= Stated exercise =
Repeat the lines below exactly as written, please, from the line with "Continue the three.js" to the line with "return min(max(value, 0.0), 1.0)", both lines included, and no others.
— BEGIN Listed entries —
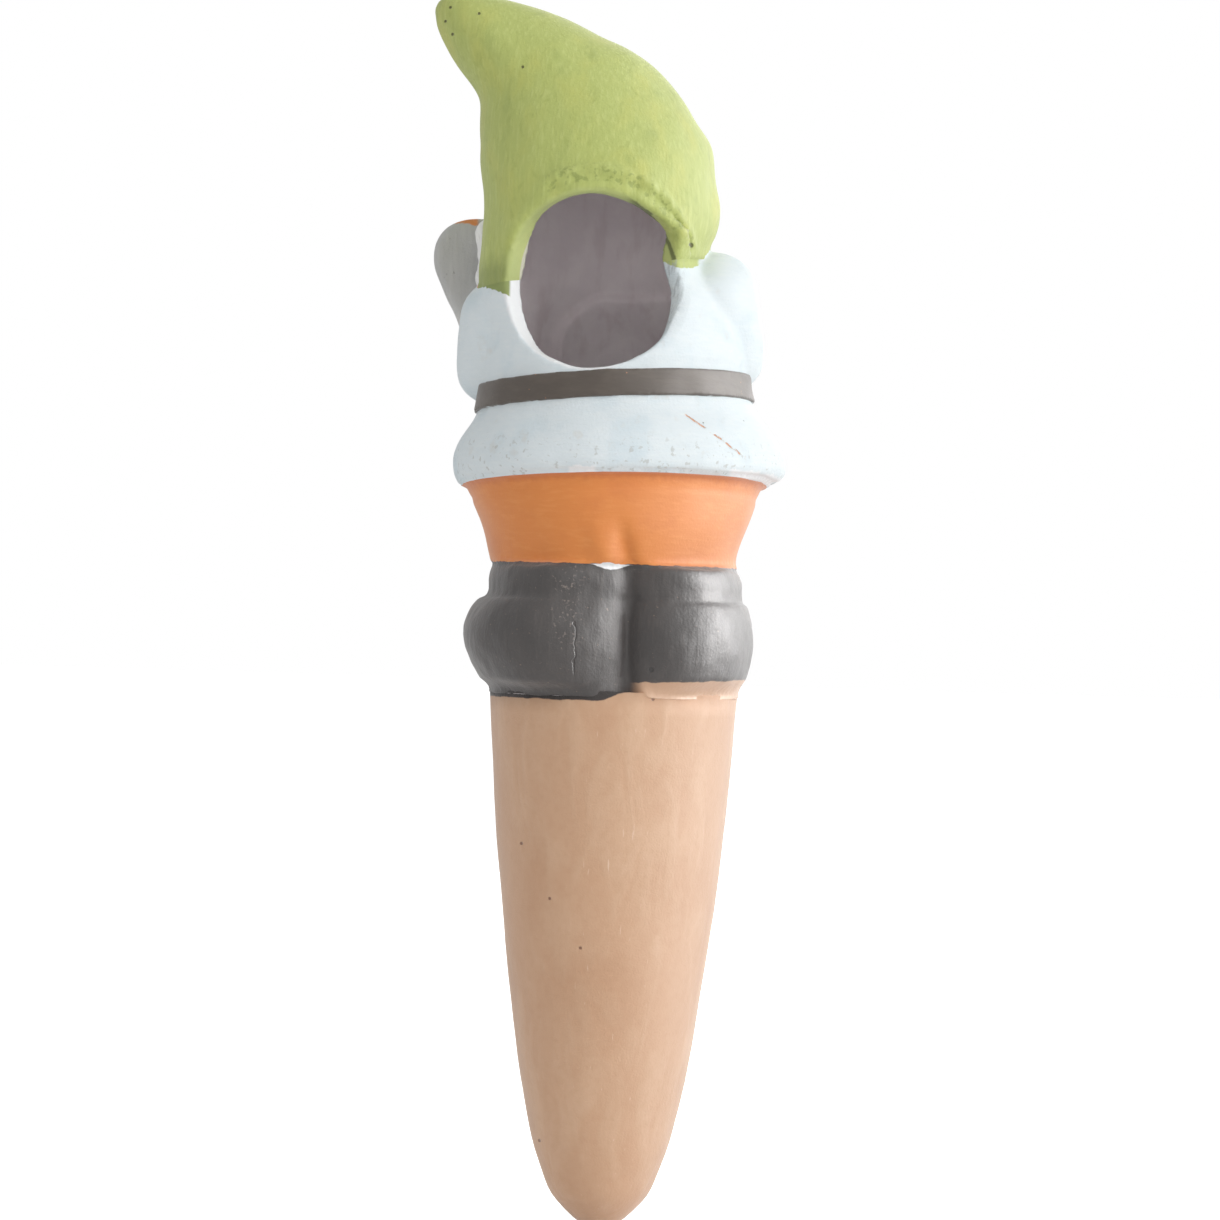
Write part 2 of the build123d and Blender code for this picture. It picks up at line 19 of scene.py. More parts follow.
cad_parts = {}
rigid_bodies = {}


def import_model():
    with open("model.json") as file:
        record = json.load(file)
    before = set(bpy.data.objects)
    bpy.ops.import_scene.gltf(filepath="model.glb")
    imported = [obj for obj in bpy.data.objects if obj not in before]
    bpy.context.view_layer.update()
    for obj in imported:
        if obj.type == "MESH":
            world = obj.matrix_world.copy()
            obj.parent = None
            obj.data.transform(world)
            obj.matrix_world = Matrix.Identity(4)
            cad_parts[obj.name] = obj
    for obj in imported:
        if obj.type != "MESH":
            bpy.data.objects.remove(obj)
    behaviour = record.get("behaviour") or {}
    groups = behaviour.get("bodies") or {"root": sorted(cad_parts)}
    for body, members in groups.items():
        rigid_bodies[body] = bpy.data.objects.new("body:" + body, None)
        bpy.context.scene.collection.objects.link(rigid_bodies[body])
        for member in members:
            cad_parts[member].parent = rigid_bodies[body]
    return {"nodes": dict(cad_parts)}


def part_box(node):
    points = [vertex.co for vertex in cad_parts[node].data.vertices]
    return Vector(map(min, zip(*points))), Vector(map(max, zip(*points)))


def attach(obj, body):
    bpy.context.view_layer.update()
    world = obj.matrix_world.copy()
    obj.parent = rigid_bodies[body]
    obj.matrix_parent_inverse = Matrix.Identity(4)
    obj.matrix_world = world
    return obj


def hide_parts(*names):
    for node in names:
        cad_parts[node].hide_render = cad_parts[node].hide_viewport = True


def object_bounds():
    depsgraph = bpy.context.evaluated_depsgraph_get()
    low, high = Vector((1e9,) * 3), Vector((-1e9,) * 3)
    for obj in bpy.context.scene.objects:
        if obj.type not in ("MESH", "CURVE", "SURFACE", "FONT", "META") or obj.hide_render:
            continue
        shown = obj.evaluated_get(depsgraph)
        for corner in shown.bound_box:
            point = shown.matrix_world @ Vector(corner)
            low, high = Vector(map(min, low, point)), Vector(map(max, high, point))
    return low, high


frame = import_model()
cad_box = [list(corner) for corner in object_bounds()]
MM = 0.001
print("CAD box in mm:", [[round(value / MM, 1) for value in corner] for corner in cad_box])

# %% [markdown]
# ## The camera
# The photograph looks straight at the figure's back, from the height of its hem, and the figure leans a little
# in the picture. A long lens from 80 cm away keeps the sides nearly parallel, as they are there. The lean is
# given by the camera's own up direction, so the object stays upright.

# %% Set up the camera
def put(name, data):
    """A new object in the scene, made of the data."""
    made = bpy.data.objects.new(name, data)
    bpy.context.scene.collection.objects.link(made)
    return made


DISTANCE = 0.8
aim = Vector((1.03, 0, 13.74)) * MM
roll = math.radians(1.64)
right = Vector((-math.cos(roll), 0, math.sin(roll)))
up = Vector((math.sin(roll), 0, math.cos(roll)))
camera_data = bpy.data.cameras.new("camera")
camera_data.lens = 137.2
camera_data.sensor_width = 36
camera = put("camera", camera_data)
turn = Matrix((right, up, Vector((0, 1, 0)))).transposed()
camera.matrix_world = Matrix.Translation(aim + Vector((0, DISTANCE, 0))) @ turn.to_4x4()
bpy.context.scene.camera = camera
bpy.context.scene.view_settings.view_transform = "Standard"
print("camera at", [round(value, 3) for value in camera.location])

# %% [markdown]
# ## Light
# The object was lit softly, with the stronger light on the right. A large square lamp there, a weaker one near
# the camera and a white surrounding give that. Small lamps would give hard shadows that the photograph hasn't.
# The pale haze along the right edge is a wide reflection, so its lamp is left out of the matt light and gives
# only shine. A lamp in front lights the face for whoever walks round the figure. The background is white
# because the camera sees a strength of 1 there, while the pieces are lit by less.

# %% Hang the lamps
def lamp(name, place, size, power, shine_only=False):
    light = bpy.data.lights.new(name, "AREA")
    light.shape = "SQUARE"
    light.size = size
    light.energy = power
    holder = put(name, light)
    holder.location = place
    holder.visible_diffuse = not shine_only
    holder.rotation_euler = (Vector((0, 0, 0.02)) - Vector(place)).to_track_quat("-Z", "Y").to_euler()
    print("lamp", name, power, "W")


lamp("key", (-0.72, 0.5, 0.4), 0.6, 4.5)
lamp("fill", (0.2, 0.95, 0.3), 0.6, 0.5)
lamp("front", (-0.35, -0.9, 0.45), 0.7, 5.0)
lamp("haze", (-0.88, 0.02, 0.12), 0.9, 42.0, shine_only=True)

# %% Make the white surrounding
world = bpy.data.worlds.new("surrounding")
bpy.context.scene.world = world
world.use_nodes = True
sky = world.node_tree
soft = sky.nodes["Background"]
SURROUNDING = 0.64
soft.inputs["Strength"].default_value = SURROUNDING
white = sky.nodes.new("ShaderNodeBackground")
white.inputs["Color"].default_value = (1, 1, 1, 1)
soft.inputs["Color"].default_value = (1, 1, 1, 1)
rays = sky.nodes.new("ShaderNodeLightPath")
seen = sky.nodes.new("ShaderNodeMath")
seen.operation = "MAXIMUM"
choose = sky.nodes.new("ShaderNodeMixShader")
sky.links.new(rays.outputs["Is Camera Ray"], seen.inputs[0])
sky.links.new(rays.outputs["Is Transmission Ray"], seen.inputs[1])
sky.links.new(seen.outputs[0], choose.inputs[0])
sky.links.new(soft.outputs[0], choose.inputs[1])
sky.links.new(white.outputs[0], choose.inputs[2])
sky.links.new(choose.outputs[0], sky.nodes["World Output"].inputs[0])
print("surrounding:", SURROUNDING, "on the clay, 1 to the camera")

# %% [markdown]
# ## Mixing the finishes
# Fired clay and thin matt paint are never one flat colour. Each finish below is a small network of noise and
# masks on Object coordinates, which are real places on the object, so a spot or a brush stroke has a size in
# millimetres, and a stain can run over two pieces without a break. A few short helpers keep the networks
# readable: each adds one node and returns its output.

# %% Helpers for finishes
HOLE_X, HOLE_Z = 5.7, 69.4
HOLE_HALF_WIDTH, HOLE_HALF_HEIGHT = 14.4, 14.85


def shade(red, green, blue):
    """A colour as a paint chart gives it, from 0 to 255, made linear."""
    def linear(value):
        value = value / 255
        return value / 12.92 if value <= 0.04045 else ((value + 0.055) / 1.055) ** 2.4
    return (linear(red), linear(green), linear(blue), 1)


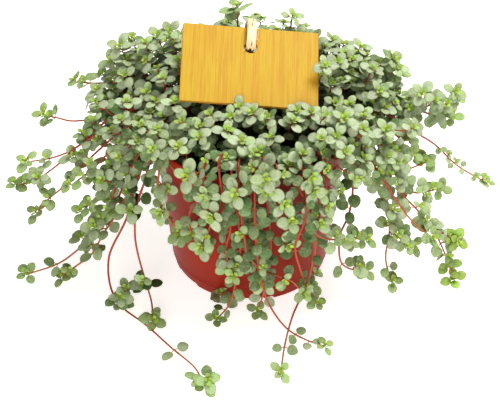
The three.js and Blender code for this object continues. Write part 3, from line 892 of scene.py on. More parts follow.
@dataclass
class Soil:
    """The peat in the pot: a plug with a broken, crumbly top."""

    pot: Pot
    top: float = 96.6
    gap: float = 0.35
    roughness: float = 1.1
    crumbs: int = 420
    crumb_sizes: tuple = (0.6, 2.1)
    clod: float = 9.0  # the size of the surface's bumps
    segments: int = 96

    def height_at(self, x: np.ndarray, y: np.ndarray) -> np.ndarray:
        """Gives the uneven height of the soil's surface at places on it.

        Args:
            x: the places' distances to the right.
            y: their distances to the back.

        Returns:
            The height at each.
        """
        edge = np.hypot(x, y) / self.pot.rim_radius
        spots = zip(np.ravel(x) / self.clod, np.ravel(y) / self.clod)
        bumps = [noise.fractal(Vector((*spot, 0.7)), 0.9, 2.1, 4) for spot in spots]
        return self.top - 1.6 * edge**3 + self.roughness * np.reshape(bumps, np.shape(x))

    def plug(self) -> Shape:
        """Turns the plug and roughens its top.

        Returns:
            The plug.
        """
        pot = self.pot
        inner_foot = pot.ridge_radius - pot.wall - self.gap
        inner_shoulder = pot.shoulder_radius - pot.wall - self.gap
        inner_lip = pot.lip_foot_radius - pot.wall - self.gap
        low = pot.floor_top + self.gap
        points = [(0, low), (inner_foot - 2.6, low), (inner_foot, low + 2.8), (inner_shoulder, pot.lip_foot)]
        points += [(inner_lip, pot.lip_foot + 2.9), (inner_lip, self.top - 4)]
        points += [(inner_lip - share, self.top) for share in np.linspace(0.5, inner_lip - 1.5, 26)]
        points.append((0, self.top))
        shape = lathe(np.array(points, float), self.segments)
        is_top = shape.vertices[:, 2] > self.top - 0.1
        shape.vertices[is_top, 2] = self.height_at(shape.vertices[is_top, 0], shape.vertices[is_top, 1])
        return shape

    def build(self) -> None:
        """Makes the soil, with crumbs half sunk in its surface."""
        rng = np.random.default_rng([SEED, 1])
        radius = (self.pot.lip_foot_radius - 5) * np.sqrt(rng.uniform(0, 1, self.crumbs))
        turn = rng.uniform(0, 2 * math.pi, self.crumbs)
        x, y = radius * np.cos(turn), radius * np.sin(turn)
        centres = np.column_stack([x, y, self.height_at(x, y)])
        ball = lathe(np.array([(0, -1), *arc((0, 0), 1, -60, 60, 5), (0, 1)]), 7)
        size = rng.uniform(*self.crumb_sizes, (self.crumbs, 1, 1))
        size = size * rng.uniform(0.6, 1.1, (self.crumbs, 1, 3))
        dents = rng.uniform(0.75, 1.2, (self.crumbs, len(ball.vertices), 1))
        lumps = (centres[:, None] + ball.vertices[None] * size * dents).reshape(-1, 3)
        shift = np.arange(self.crumbs)[:, None, None] * len(ball.vertices)
        crumbs = Shape(lumps, [(block[None] + shift).reshape(-1, block.shape[1]) for block in ball.faces])
        dress(merge([self.plug(), crumbs]).make("soil_peat"), PeatSoil().make(), Slot.SOIL, "soil")


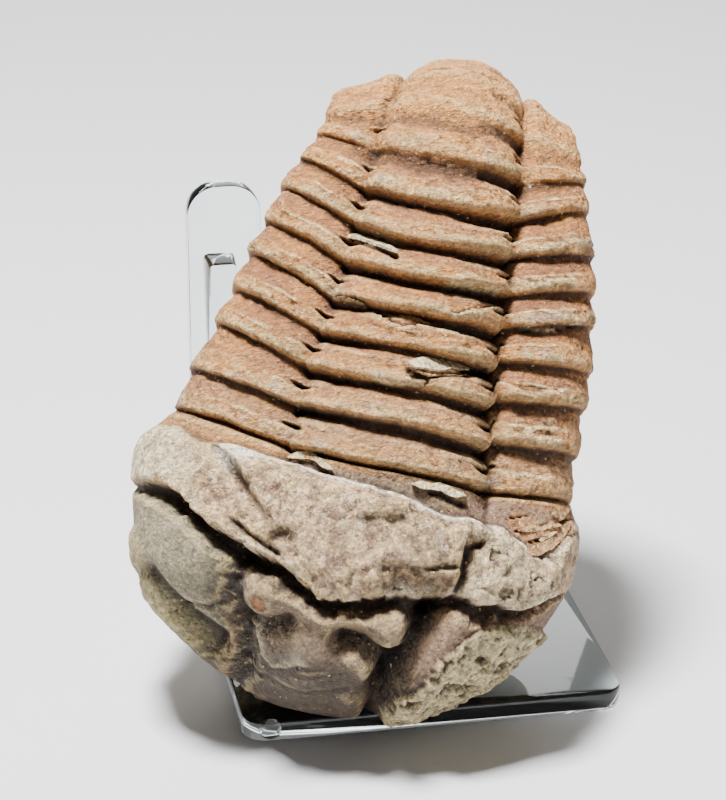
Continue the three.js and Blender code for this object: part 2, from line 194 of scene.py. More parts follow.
def hollows(points: Array) -> tuple[Array, Array]:
    """How hollow (above 0.5) or raised (below) each grid point is, at a fine and a wide scale."""
    found = []
    along = np.gradient(points, axis=0)
    round_it = np.roll(points, -1, 1) - np.roll(points, 1, 1)
    normal = np.cross(along, round_it)
    normal /= np.linalg.norm(normal, axis=-1, keepdims=True) + 1e-9
    outward = np.sign(np.sum(normal * (points - points.mean((0, 1))), axis=-1).mean())
    for times, scale in HOLLOW_SCALES:
        rise = np.sum((blurred(points, times) - points) * normal, axis=-1) * outward
        found.append(np.clip(0.5 + 0.5 * rise / scale, 0, 1))
    return found[0], found[1]


@dataclass(frozen=True)
class Station:
    """One section of the body in its own frame, mm: u across, w towards the tail, n out of the shell."""

    dorsal: tuple[float, float]
    margin: tuple[float, float, float]
    sides: tuple[float, float]
    ventral: tuple[float, float]
    axis: tuple[float, float, float]
    inner: tuple[float, float, float] | None = None


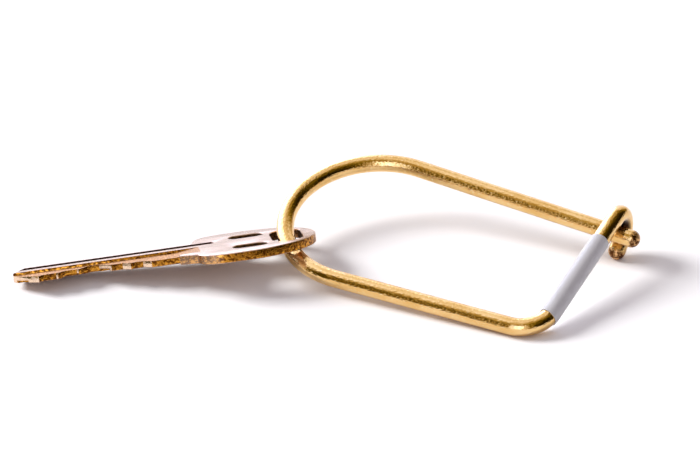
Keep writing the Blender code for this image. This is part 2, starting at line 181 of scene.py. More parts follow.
# %% [markdown]
# ## Closing a wire and remembering its length
#
# Drawn wire carries fine lines along its length. For the material to follow them through every bend, each point of
# the mesh stores where it would be if the wire were pulled straight again: how far along the wire it is, and where on
# the round section. The tip of each wire is filed round by hand, which leaves it rough and darker, with painted shade
# in the hollows between the file's strokes, so each point also stores how much of that it gets.

# %% Close the cut end and store the straightened places
STRAIGHT_PLACE = "pulled_straight"
FILED = "filed"
FILED_LENGTH = 0.0016
FILED_FADE = 0.0005
SMOOTH_ANGLE = radians(35)


def clamp(value):
    """Keep a value from 0 to 1."""
    return min(max(value, 0.0), 1.0)


def close_start():
    """Put a flat face on the wire's cut end."""
    bpy.ops.mesh.select_all(action="DESELECT")
    bpy.ops.mesh.select_non_manifold()
    bpy.ops.mesh.edge_face_add()
    bpy.ops.mesh.select_all(action="SELECT")
    bpy.ops.mesh.normals_make_consistent(inside=False)
    bpy.ops.object.mode_set(mode="OBJECT")


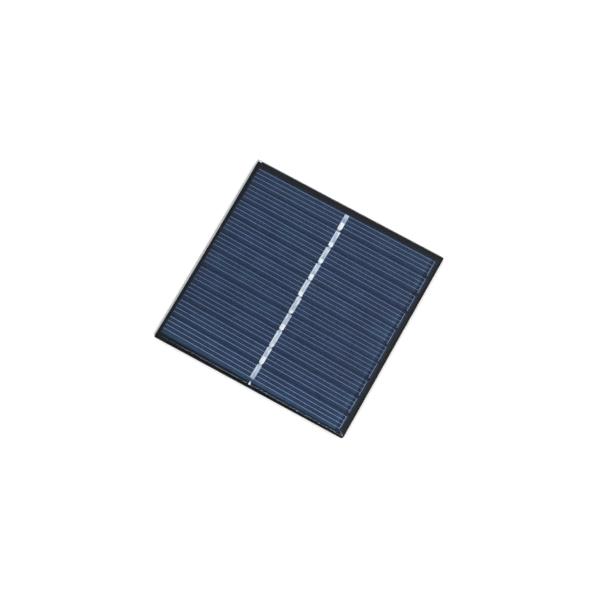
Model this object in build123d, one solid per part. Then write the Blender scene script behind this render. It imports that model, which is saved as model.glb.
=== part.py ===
from build123d import *
import os

os.makedirs("parts", exist_ok=True)

# Small solar panel: ten silicon strips in series on a black circuit board, cast in clear epoxy.
# Millimetres. The origin is the centre of the rear face, +Z points out of the face that takes
# the light, +X runs along the strips and -Y points at the negative terminal.

# ------------------------------------------------------------------ outline
BOARD_SIZE = 80.0          # the circuit board is a square
LIP = 0.4                  # the epoxy stands past the board along its -X side
PANEL_X = BOARD_SIZE + LIP
PANEL_Y = BOARD_SIZE
PANEL_Z = 3.0
BOW = 0.2                  # the board's -X side is hollow by this much at mid-length
CORNER_RADIUS = 1.0        # the one worn corner, at +X -Y
CHIP_LENGTH = 1.5          # the -X +Y corner of the board is chipped
CHIP_DEPTH = 0.4
RIM_WIDTH = 2.2            # meniscus along the top edge of the epoxy, elliptical in section
RIM_HEIGHT = 1.3

LEFT = -PANEL_X / 2
RIGHT = PANEL_X / 2
BACK = PANEL_Y / 2
FRONT = -PANEL_Y / 2
BOARD_LEFT = LEFT + LIP

# ------------------------------------------------------------------ layers, from the rear face up
REAR_MASK = 0.07
CORE = 1.47
FRONT_MASK = 0.06
FILM = 0.25
REAR_PASTE = 0.03
WAFER = 0.20
FRONT_PASTE = 0.03
COPPER = 0.035
RIBBON = 0.12
SOLDER_HEIGHT = 0.06       # solder beside a ribbon, above the busbar

Z_CORE = REAR_MASK
Z_FRONT_MASK = Z_CORE + CORE
Z_BOARD = Z_FRONT_MASK + FRONT_MASK
Z_FILM = Z_BOARD + FILM
Z_WAFER = Z_FILM + REAR_PASTE
Z_GRID = Z_WAFER + WAFER
Z_BUSBAR = Z_GRID + FRONT_PASTE
Z_REAR_COPPER = REAR_MASK - COPPER
Z_FRONT_COPPER = Z_FRONT_MASK + COPPER

# ------------------------------------------------------------------ silicon strips
STRIPS = 10
STRIP_PITCH = 7.58
FIRST_FINGER_Y = 36.78     # first finger of strip 1
STRIP_LEFT = 38.35         # from the busbar to the cut end at -X
STRIP_RIGHT = 38.35        # from the busbar to the wafer edge at +X
STRIP_TOP = 0.55           # from the first finger to the strip's +Y edge
STRIP_BOTTOM = 6.35        # from the first finger to the strip's -Y edge
CUT_SHIFT = (0, 0, 0, 0, 0, 0, 0.07, 0.15, 0.20, 0.22)    # the cuts wander off the print towards +Y
STRIP_SKEW = (0.1, -0.3, -0.8, -1.1, -1.0, -1.0, -0.6, -0.9, -1.1, -1.3)      # degrees, laid by hand
STRIP_SHIFT = (0.35, 0.5, 0.35, 0.2, 0.0, 0.25, 0.25, 0.2, 0.1, 0.0)          # busbar centre in X
STRIP_LIFT = (0.03, 0.09, 0.07, 0.02, 0.1, 0.17, 0.15, 0.13, 0.08, -0.05)     # off the even pitch in Y
LAST_BOTTOM = (6.85, 6.2)  # the last strip is cut askew: its -Y edge at the two ends
CONTACT_INSET = 0.2        # the aluminium paste stops short of the wafer's edges
FILM_MARGIN = 0.5          # the bonding film shows past the outer edges of the strips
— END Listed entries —
= Full answer =
Continue the three.js and Blender code for this object: part 2, from line 194 of scene.py. More parts follow.
def hollows(points: Array) -> tuple[Array, Array]:
    """How hollow (above 0.5) or raised (below) each grid point is, at a fine and a wide scale."""
    found = []
    along = np.gradient(points, axis=0)
    round_it = np.roll(points, -1, 1) - np.roll(points, 1, 1)
    normal = np.cross(along, round_it)
    normal /= np.linalg.norm(normal, axis=-1, keepdims=True) + 1e-9
    outward = np.sign(np.sum(normal * (points - points.mean((0, 1))), axis=-1).mean())
    for times, scale in HOLLOW_SCALES:
        rise = np.sum((blurred(points, times) - points) * normal, axis=-1) * outward
        found.append(np.clip(0.5 + 0.5 * rise / scale, 0, 1))
    return found[0], found[1]


@dataclass(frozen=True)
class Station:
    """One section of the body in its own frame, mm: u across, w towards the tail, n out of the shell."""

    dorsal: tuple[float, float]
    margin: tuple[float, float, float]
    sides: tuple[float, float]
    ventral: tuple[float, float]
    axis: tuple[float, float, float]
    inner: tuple[float, float, float] | None = None


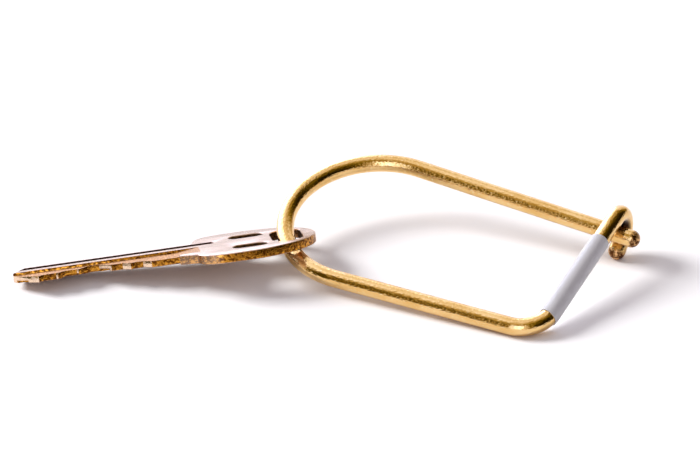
Keep writing the Blender code for this image. This is part 2, starting at line 181 of scene.py. More parts follow.
# %% [markdown]
# ## Closing a wire and remembering its length
#
# Drawn wire carries fine lines along its length. For the material to follow them through every bend, each point of
# the mesh stores where it would be if the wire were pulled straight again: how far along the wire it is, and where on
# the round section. The tip of each wire is filed round by hand, which leaves it rough and darker, with painted shade
# in the hollows between the file's strokes, so each point also stores how much of that it gets.

# %% Close the cut end and store the straightened places
STRAIGHT_PLACE = "pulled_straight"
FILED = "filed"
FILED_LENGTH = 0.0016
FILED_FADE = 0.0005
SMOOTH_ANGLE = radians(35)


def clamp(value):
    """Keep a value from 0 to 1."""
    return min(max(value, 0.0), 1.0)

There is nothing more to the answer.